The support for video codecs in Jolicloud is also quite good, and it was able to play back all we threw at it, AVI, MOV, MP4, and MKV files with DivX, H.264, and Theora video in them.
If nothing else, you can install the VLC media player from the Jolicloud repository in one single click and that will give you access to nearly any media format.
When we first tested Jolicloud a while back, it came across as a brilliant cloud-based Linux distribution, and was the best of the cloud-based operating systems we reviewed then. We think it keeps that mantle still.
It has managed to beat Google’s Chrome OS in launching and guess what, it is built on Google Chrome! If nothing else, this showcases that Chrome can be used as a base for an OS, and resurrects our hopes for Google’s Chrome OS. But it does a better job than Chrome OS in being a general-purpose netbook operating system. Instead of abandoning native applications entirely à la Google Chrome it brings them to the cloud with support for syncing and social activities involving apps. It has even beaten the Google Chrome Store, by launching an easy to browse repository of web applications.
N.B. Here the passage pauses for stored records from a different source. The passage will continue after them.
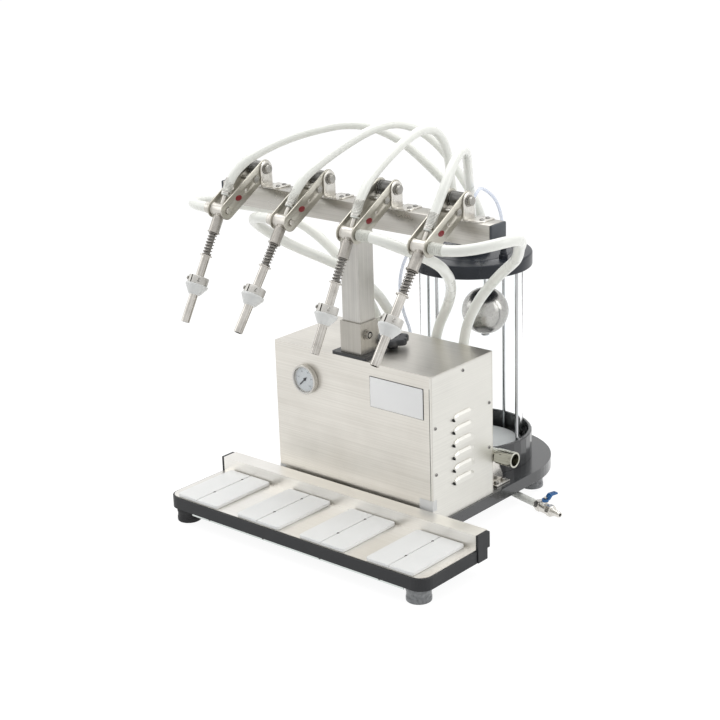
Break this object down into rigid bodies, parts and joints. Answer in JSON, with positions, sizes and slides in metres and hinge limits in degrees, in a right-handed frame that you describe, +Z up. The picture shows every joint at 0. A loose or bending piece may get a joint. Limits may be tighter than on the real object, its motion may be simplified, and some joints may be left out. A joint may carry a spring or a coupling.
{
  "type": "vacuum filling machine",
  "caption": "Bench-top vacuum filler: sprung filling spouts on a height-adjustable beam over a bottle tray, with a pump case, gauge, regulator knob and an overflow jar with a float.",
  "frame": {"origin": "on the floor, under the middle of the machine's plan without its hoses", "axes": "+X to the operator's right, +Y from the bottle tray to the overflow jar, +Z up"},
  "size_m": [0.6935, 0.6684, 0.7148],
  "materials": {
    "stainless": "fine brushed stainless",
    "fastener_steel": "dull steel",
    "spring_steel": "drawn wire",
    "nickel": "nickel plate",
    "pump_casting": "painted casting",
    "black_plate": "fine matt",
    "black_plastic": "satin",
    "gloss_black": "gloss",
    "white_plastic": "satin",
    "spout_white": "satin",
    "black_rubber": "matt",
    "grey_rubber": "translucent",
    "blue_plastic": "gloss",
    "milky_hose": "milky, translucent",
    "air_tube_clear": "clear",
    "jar_clear": "clear, polished"
  },
  "bodies": {
    "root": {"base_plate": "black_plate", "tray_frame": "black_plate", "tray_pan": "stainless", "bottle_rest_1": "white_plastic", "bottle_rest_2": "white_plastic", "bottle_rest_3": "white_plastic", "bottle_rest_4": "white_plastic", "foot_front_left": "black_rubber", "foot_front_right": "grey_rubber", "foot_rear_left": "black_rubber", "foot_rear_right": "grey_rubber", "case_cover": "stainless", "case_side_right": "stainless", "case_side_left": "stainless", "gauge_housing": "stainless", "vacuum_pump": "pump_casting", "mast_flange": "black_plastic", "mast_socket": "stainless", "jar_base": "black_plate", "jar_glass": "jar_clear", "tie_rods": "stainless", "jar_lid": "gloss_black", "manifold": "stainless", "valve_body": "nickel", "vacuum_hose_1": "milky_hose", "filling_hose_1": "milky_hose", "vacuum_hose_2": "milky_hose", "filling_hose_2": "milky_hose", "vacuum_hose_3": "milky_hose", "filling_hose_3": "milky_hose", "vacuum_hose_4": "milky_hose", "filling_hose_4": "milky_hose", "air_tube": "air_tube_clear", "drain_hose": "milky_hose"},
    "mast": {"mast_post": "stainless", "beam": "stainless", "pivot_1": "fastener_steel", "pivot_2": "fastener_steel", "pivot_3": "fastener_steel", "pivot_4": "fastener_steel"},
    "arm_1": {"arm_1": "stainless"},
    "head_1": {"head_1": "stainless", "spring_1": "spring_steel"},
    "spout_1": {"spout_1": "spout_white"},
    "arm_2": {"arm_2": "stainless"},
    "head_2": {"head_2": "stainless", "spring_2": "spring_steel"},
    "spout_2": {"spout_2": "spout_white"},
    "arm_3": {"arm_3": "stainless"},
    "head_3": {"head_3": "stainless", "spring_3": "spring_steel"},
    "spout_3": {"spout_3": "spout_white"},
    "arm_4": {"arm_4": "stainless"},
    "head_4": {"head_4": "stainless", "spring_4": "spring_steel"},
    "spout_4": {"spout_4": "spout_white"},
    "vacuum_knob": {"vacuum_knob": "black_plastic"},
    "valve_lever": {"valve_lever": "blue_plastic"},
    "float": {"float": "stainless"},
    "gauge_needle": {"gauge_needle": "black_plastic"}
  },
  "joints": [
    {"name": "mast_height", "type": "slide", "parent": "root", "child": "mast", "axis": [0, 0, 1], "range_m": [-0.12, 0.06], "deforming": ["vacuum_hose_1", "vacuum_hose_2", "vacuum_hose_3", "vacuum_hose_4", "filling_hose_1", "filling_hose_2", "filling_hose_3", "filling_hose_4"]},
    {"name": "arm_lift_1", "type": "hinge", "parent": "mast", "child": "arm_1", "pos_m": [-0.21925, -0.10579, 0.6315], "axis": [-1, 0, 0], "range_deg": [0, 30], "stiffness_Nm_per_rad": 0.5, "springref_deg": -28.65},
    {"name": "spout_swing_1", "type": "hinge", "parent": "arm_1", "child": "head_1", "pos_m": [-0.21925, -0.20421, 0.57398], "axis": [1, 0, 0], "range_deg": [-15, 29.6]},
    {"name": "spout_slide_1", "type": "slide", "parent": "head_1", "child": "spout_1", "axis": [0, 0.4939, 0.8695], "range_m": [0, 0.02], "stiffness_N_per_m": 300, "springref_m": -0.012, "deforming": ["spring_1"]},
    {"name": "arm_lift_2", "type": "hinge", "parent": "mast", "child": "arm_2", "pos_m": [-0.06925, -0.10579, 0.6315], "axis": [-1, 0, 0], "range_deg": [0, 30], "stiffness_Nm_per_rad": 0.5, "springref_deg": -28.65},
    {"name": "spout_swing_2", "type": "hinge", "parent": "arm_2", "child": "head_2", "pos_m": [-0.06925, -0.20421, 0.57398], "axis": [1, 0, 0], "range_deg": [-15, 36.4]},
    {"name": "spout_slide_2", "type": "slide", "parent": "head_2", "child": "spout_2", "axis": [0, 0.5934, 0.8049], "range_m": [0, 0.02], "stiffness_N_per_m": 300, "springref_m": -0.012, "deforming": ["spring_2"]},
    {"name": "arm_lift_3", "type": "hinge", "parent": "mast", "child": "arm_3", "pos_m": [0.08075, -0.10579, 0.6315], "axis": [-1, 0, 0], "range_deg": [0, 30], "stiffness_Nm_per_rad": 0.5, "springref_deg": -28.65},
    {"name": "spout_swing_3", "type": "hinge", "parent": "arm_3", "child": "head_3", "pos_m": [0.08075, -0.20421, 0.57398], "axis": [1, 0, 0], "range_deg": [-15, 28.3]},
    {"name": "spout_slide_3", "type": "slide", "parent": "head_3", "child": "spout_3", "axis": [0, 0.4741, 0.8805], "range_m": [0, 0.02], "stiffness_N_per_m": 300, "springref_m": -0.012, "deforming": ["spring_3"]},
    {"name": "arm_lift_4", "type": "hinge", "parent": "mast", "child": "arm_4", "pos_m": [0.23075, -0.10579, 0.6315], "axis": [-1, 0, 0], "range_deg": [0, 30], "stiffness_Nm_per_rad": 0.5, "springref_deg": -28.65},
    {"name": "spout_swing_4", "type": "hinge", "parent": "arm_4", "child": "head_4", "pos_m": [0.23075, -0.20421, 0.57398], "axis": [1, 0, 0], "range_deg": [-15, 36.8]},
    {"name": "spout_slide_4", "type": "slide", "parent": "head_4", "child": "spout_4", "axis": [0, 0.599, 0.8007], "range_m": [0, 0.02], "stiffness_N_per_m": 300, "springref_m": -0.012, "deforming": ["spring_4"]},
    {"name": "vacuum_knob_turn", "type": "hinge", "parent": "root", "child": "vacuum_knob", "pos_m": [0.02375, -0.03528, 0.3208], "axis": [0, 0, 1], "range_deg": [0, 270]},
    {"name": "valve_lever_turn", "type": "hinge", "parent": "root", "child": "valve_lever", "pos_m": [0.24657, 0.12117, 0.0246], "axis": [0, 0, 1], "range_deg": [0, 90]},
    {"name": "float_rise", "type": "slide", "parent": "root", "child": "float", "axis": [0, 0, 1], "range_m": [0, 0.04]},
    {"name": "gauge_needle_turn", "type": "hinge", "parent": "root", "child": "gauge_needle", "pos_m": [-0.10425, -0.13109, 0.261], "axis": [0, 1, 0], "range_deg": [0, 270], "stiffness_Nm_per_rad": 0.0005, "springref_deg": -11.46}
  ]
}
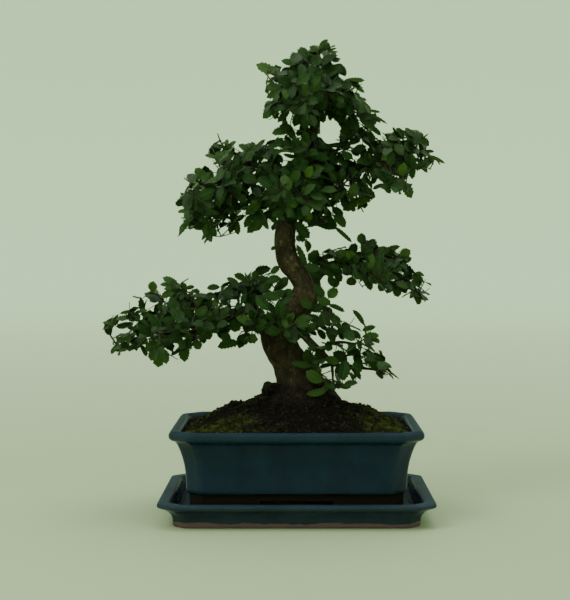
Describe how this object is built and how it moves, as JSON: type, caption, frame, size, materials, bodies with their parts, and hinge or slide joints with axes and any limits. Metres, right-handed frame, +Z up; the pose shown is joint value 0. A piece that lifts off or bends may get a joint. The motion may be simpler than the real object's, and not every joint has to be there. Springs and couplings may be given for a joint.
{
  "type": "chinese elm bonsai in a glazed pot on a drip tray",
  "caption": "Small curved-trunk elm tree with tiered leafy limbs, standing in soil in a rectangular canted glazed pot on a matching drip tray.",
  "frame": {"origin": "centre of the flat underside of the drip tray, on the surface that the tray stands on", "axes": "+Z up along the tree, +X to the right and -Y to the front of the pot"},
  "size_m": [0.3658, 0.2134, 0.5011],
  "materials": {
    "pot_glaze": "glossy dark teal glaze",
    "tray_glaze": "glossy dark teal glaze over bare clay foot",
    "soil": "dark crumbly earth with patches of moss",
    "bark": "rough grey-brown bark",
    "foliage": "satin green leaves",
    "screen": "matt black plastic mesh"
  },
  "bodies": {
    "root": {"tray": "tray_glaze", "pot": "pot_glaze", "drain_screen_left": "screen", "drain_screen_right": "screen", "soil": "soil", "trunk": "bark", "crown_spray_01": "foliage", "crown_spray_02": "foliage", "crown_spray_03": "foliage", "crown_spray_04": "foliage", "crown_spray_05": "foliage", "crown_spray_06": "foliage", "crown_spray_07": "foliage", "crown_spray_08": "foliage", "crown_spray_09": "foliage", "low_right_spray_01": "foliage", "low_right_spray_02": "foliage", "low_right_spray_03": "foliage", "low_right_spray_04": "foliage", "lower_left_spray_01": "foliage", "lower_left_spray_02": "foliage", "lower_left_spray_03": "foliage", "lower_left_spray_04": "foliage", "lower_left_spray_05": "foliage", "lower_left_spray_06": "foliage", "lower_left_spray_07": "foliage", "lower_left_spray_08": "foliage", "lower_left_spray_09": "foliage", "lower_left_spray_10": "foliage", "lower_left_spray_11": "foliage", "lower_left_spray_12": "foliage", "mid_right_spray_01": "foliage", "mid_right_spray_02": "foliage", "mid_right_spray_03": "foliage", "mid_right_spray_04": "foliage", "mid_right_spray_05": "foliage", "mid_right_spray_06": "foliage", "mid_right_spray_07": "foliage", "middle_spray_01": "foliage", "middle_spray_02": "foliage", "middle_spray_03": "foliage", "middle_spray_04": "foliage", "middle_spray_05": "foliage", "upper_left_spray_01": "foliage", "upper_left_spray_02": "foliage", "upper_left_spray_03": "foliage", "upper_left_spray_04": "foliage", "upper_left_spray_05": "foliage", "upper_left_spray_06": "foliage", "upper_left_spray_07": "foliage", "upper_left_spray_08": "foliage", "upper_right_spray_01": "foliage", "upper_right_spray_02": "foliage", "upper_right_spray_03": "foliage", "upper_right_spray_04": "foliage", "upper_right_spray_05": "foliage", "upper_right_spray_06": "foliage", "upper_right_spray_07": "foliage", "upper_right_spray_08": "foliage", "upper_right_spray_09": "foliage"}
  },
  "joints": []
}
Jolicloud developers have also recognized their target audience well, and provide a simple EXE installer for installing this OS – although a Windows installer for the 1.0 final build is not available, due to its limited launch. An average Windows user needn’t deal with any complicated install procedures, and can treat this as any other application installation.
Jolicloud 1.0 might be a rather good first version, but there are still long ways to go. We would like future versions to feature better touch support, more control of syncing applications, syncing application setting along with applications, and integrated support for cloud storage providers. We will look forward to future iterations of this brilliant operating system, which has already managed to impress us quite a bit.